Hollywood director Roland Emmerich has defended his passion project Stonewall against a tirade of angry social media posts, with viewers accusing him of whitewashing history in the as-yet-unreleased film.

Scheduled for a September release, the film depicts the 1969 Stonewall riots in New York City, regarded as one of the most significant events in the modern gay rights movement, with a violent standoff been police and fed-up members of the LGBT community outside a Greenwich Village bar.

Just days ago the trailer for Stonewall was released online, but the out gay director of disaster blockbusters including Independence Day is probably hoping that the growing backlash will disappear by The Day After Tomorrow.



Among Stonewall’s growing criticism is an online petition, which has received over 13,000 signatures and calls for a boycott of the “newest whitewashed version of queer history”.

It is time that black and brown transwomyn and drag queens are recognized for their efforts in the riots throughout the nation,” the petition reads.

“From the preview alone, we know that will not be happening.

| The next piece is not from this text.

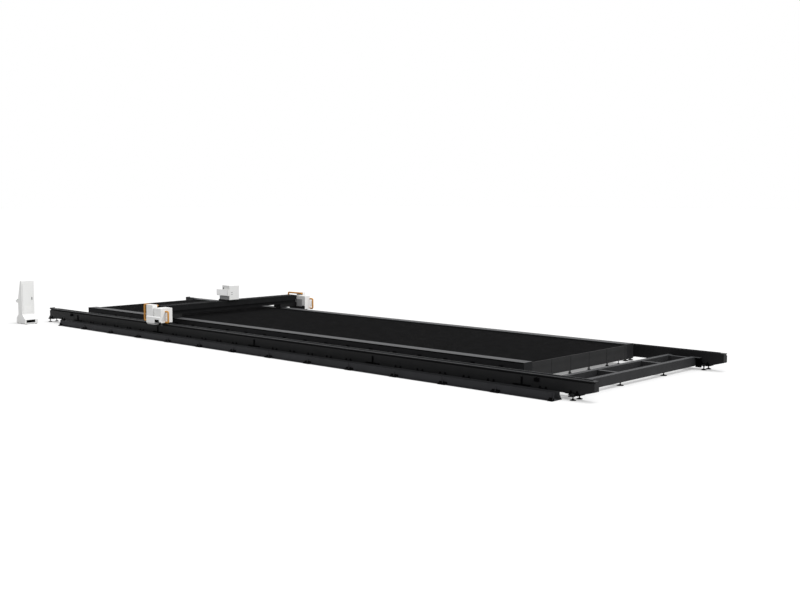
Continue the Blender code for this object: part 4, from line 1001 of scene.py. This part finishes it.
# limit switches: a lidded box with screws and a roller in a holder on top
switchFacts = {"starts": {"left": 1.775, "right": 26.385, "far": 26.385}, "long": 0.15,
               "y": (-0.050, -0.0003), "z": (0.368, 0.472), "edge": 0.004, "lid": 0.003,
               "lidY": (-0.0488, -0.046), "lidInset": 0.006, "lidEdge": 0.0008,
               "screw": 0.004, "screwInset": 0.014, "screwHigh": 0.0012,
               "holderHalf": 0.022, "holderY": (-0.040, -0.0103), "holderZ": (0.471, 0.478),
               "holderEdge": 0.001, "roller": 0.011, "rollerHalf": 0.008, "rollerTop": 0.495}


def makeSwitches(facts):
    low, high = facts["y"]
    base, top = facts["z"]
    inset = facts["lidInset"]
    screw = facts["screwInset"]
    r = facts["roller"]
    for name, start in facts["starts"].items():
        bm = bmesh.new()
        end = start + facts["long"]
        middle = (start + end) / 2
        boxInto(bm, (start, end), (low + facts["lid"], high), (base, top), facts["edge"])
        lidX = (start + inset, end - inset)
        boxInto(bm, lidX, facts["lidY"], (base + inset, top - inset), facts["lidEdge"], 1)
        for x in (start + screw, end - screw):
            for z in (base + screw, top - screw):
                rodInto(bm, facts["screw"], 0.0, facts["screwHigh"], (x, low, z), "Y")
        holderX = (middle - facts["holderHalf"], middle + facts["holderHalf"])
        boxInto(bm, holderX, facts["holderY"], facts["holderZ"], facts["holderEdge"], 1)
        spot = (middle, (low + high) / 2, facts["rollerTop"] - r)
        rodInto(bm, r, -facts["rollerHalf"], facts["rollerHalf"], spot, "Y", 24)
        if name == "far":
            acrossBeds(bm)
        toPiece(name + "_switch_box", bm, "iron", "frame", replaces=(name + "_limit_switch",))


makeSwitches(switchFacts)
print("stage: limit switches")


# backdrop: a wide pale floor that stays white where it is seen and keeps soft shadows
floorFacts = {"half": 400.0, "drop": 0.001, "bounce": 0.42, "seen": 0.62, "glow": 0.30}


def makeFloor(facts):
    bm = bmesh.new()
    bmesh.ops.create_grid(bm, x_segments=1, y_segments=1, size=facts["half"])
    bmesh.ops.translate(bm, verts=bm.verts, vec=(0, 0, -facts["drop"]))
    mesh = bpy.data.meshes.new("floor")
    bm.to_mesh(mesh)
    bm.free()
    floor = bpy.data.objects.new("floor", mesh)
    bpy.context.scene.collection.objects.link(floor)
    mat = bpy.data.materials.new("paleFloor")
    mat.use_nodes = True
    tree = mat.node_tree
    tree.nodes.clear()
    shades = {}
    for name in ("bounce", "seen"):
        shades[name] = tree.nodes.new("ShaderNodeBsdfDiffuse")
        shades[name].inputs["Color"].default_value = (*[facts[name]] * 3, 1)
    glow = tree.nodes.new("ShaderNodeEmission")
    glow.inputs["Strength"].default_value = facts["glow"]
    lit = tree.nodes.new("ShaderNodeAddShader")
    tree.links.new(shades["seen"].outputs[0], lit.inputs[0])
    tree.links.new(glow.outputs[0], lit.inputs[1])
    mix = tree.nodes.new("ShaderNodeMixShader")
    tree.links.new(seenRays(tree), mix.inputs[0])
    tree.links.new(shades["bounce"].outputs[0], mix.inputs[1])
    tree.links.new(lit.outputs[0], mix.inputs[2])
    out = tree.nodes.new("ShaderNodeOutputMaterial")
    tree.links.new(mix.outputs[0], out.inputs["Surface"])
    mesh.materials.append(mat)


makeFloor(floorFacts)
print("stage: floor")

Majority of characters casted are white actors, cis men play the role of transwomyn, and folks who began the riots do not seem to be credited with such revolutionary acts (sic).”

Across social media, Emmerich has also been blasted for his script and casting choices, with the Twitter hashtag “#Boycottstonewallmovie coined for the production which has “already failed,” according to one Tweeter.

Faced with the unrest over the trailer, Emmerich took to social media to assure people the film pays appropriate respect to the real-life activists.

“When I first learned about the Stonewall Riots through my work with the Los Angeles Gay and Lesbian Center, I was struck that the circumstances that lead to LGBT youth homelessness today are pretty much the same as they were 45 years ago,” he said.

“The courageous actions of everyone who fought against injustice in 1969 inspired me to tell a compelling, fictionalised drama of those days centering on homeless LGBT youth, specifically a young midwestern gay man who is kicked out of his home for his sexuality and comes to New York, befriending the people who are actively involved in the events leading up to the riots and the riots themselves.

“I understand that following the release of our trailer there have been initial concerns about how this character’s involvement is portrayed, but when this film – which is truly a labor of love for me – finally comes to theaters, audiences will see that it deeply honors the real-life activists who were there – including Marsha P Johnson, Sylvia Rivera, and Ray Castro – and all the brave people who sparked the civil rights movement which continues to this day.

“We are all the same in our struggle for acceptance.”


One of the stars of the film, Jeremy Irvine, has come to the defense of Emmerich and the film. “To anyone with concerns about the diversity of the ‪#‎StonewallMovie‬, I saw the movie for the first time last week and can assure you all that it represents almost every race and section of society that was so fundamental to one of the most important civil rights movements in living history,” he wrote on Facebook.

“Marsha P Johnson is a major part of the movie, and although first hand accounts of who threw the first brick in the riots vary wildly, it is a fictional black transvestite character played by the very talented Vladimir Alexis who pulls out the first brick in the riot scenes.

“My character is adopted by a group of street kids whilst sleeping rough in New York. In my opinion, the story is driven by the leader of this gang played by Jonny Beauchamp who gives an extraordinary performance as a Puerto Rican transvestite struggling to survive on the streets.

“Jonathan Rhys Meyers’ character represents the Mattachine Society, who were at the time a mostly white and middle class gay rights group who stood against violence and radicalism. I felt incredibly nervous taking on this role knowing how important the subject matter is to so many people but Roland Emmerich is one of the most sensitive and heartfelt directors I’ve worked with and I hope that, as an ensemble, we have not only done such an important story justice but also made a good movie as well.”